Quantitative Results on Symplectic Barriers
Pazit Haim-Kislev, Richard Hind, Yaron Ostrover
TL;DR
This paper investigates quantitative symplectic barriers arising from removing codimension-two subspaces from the $2n$-dimensional ball and studies how different symplectic capacities respond. It shows that removing a single subspace with K\ähler angle $t$ reduces the complement’s size to $\frac{1+t}{2}$ across all normalized capacities, and that removing many such subspaces (with spacing $\varepsilon$) drives the size down toward $t$ as $\varepsilon\to0$, with precise asymptotics for $c_{HZ}$ and the cylindrical capacity, and near-optimal lower bounds for the Gromov width. The methods combine explicit four-dimensional embeddings, Hamiltonian displacement arguments, and capacity inequalities, with a key reduction to 4D geometry for the single-subspace case and product constructions for higher dimensions.
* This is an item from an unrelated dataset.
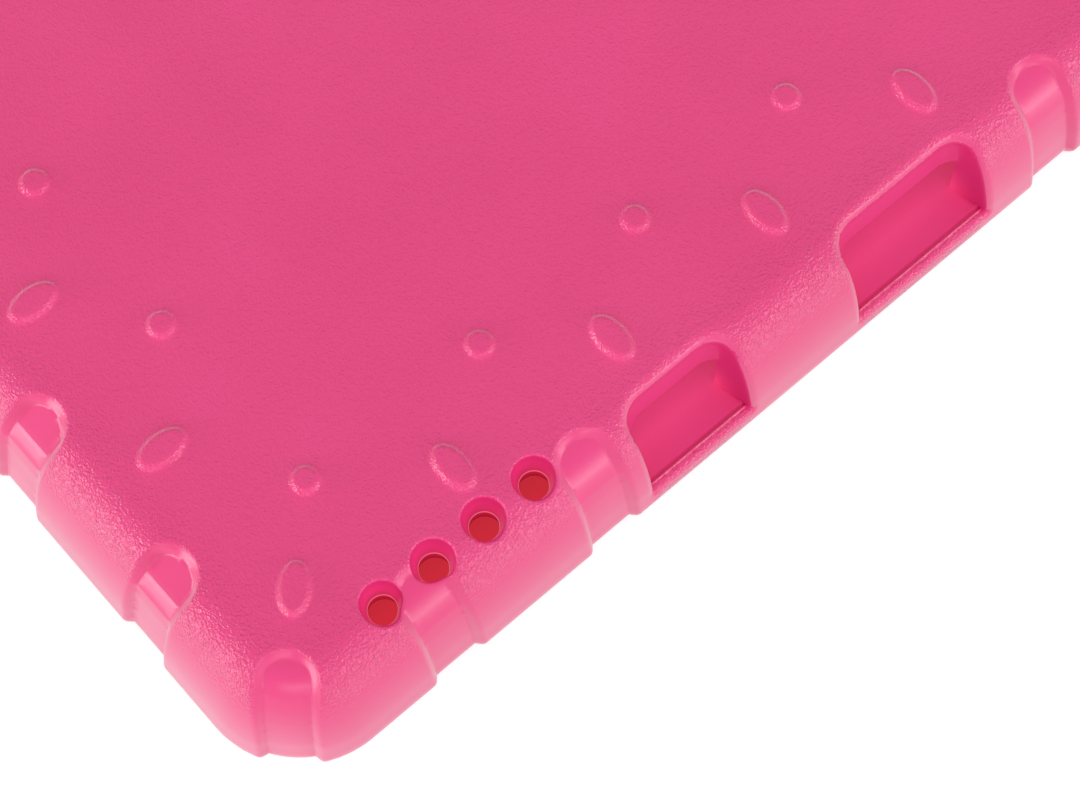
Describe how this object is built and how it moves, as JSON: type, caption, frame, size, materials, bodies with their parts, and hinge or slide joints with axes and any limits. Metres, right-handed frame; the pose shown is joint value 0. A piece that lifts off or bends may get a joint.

The results illuminate how the presence and arrangement of symplectic barriers impose rigidity on embeddings and clarify the role of the K\ähler angle in controlling the symplectic size of the complements, having implications for non-squeezing phenomena and capacity comparisons across configurations.
Abstract
In this paper we present some quantitative results concerning symplectic barriers. In particular, we answer a question raised by Sackel, Song, Varolgunes, and Zhu regarding the symplectic size of the $2n$-dimensional Euclidean ball with a codimension-two linear subspace removed.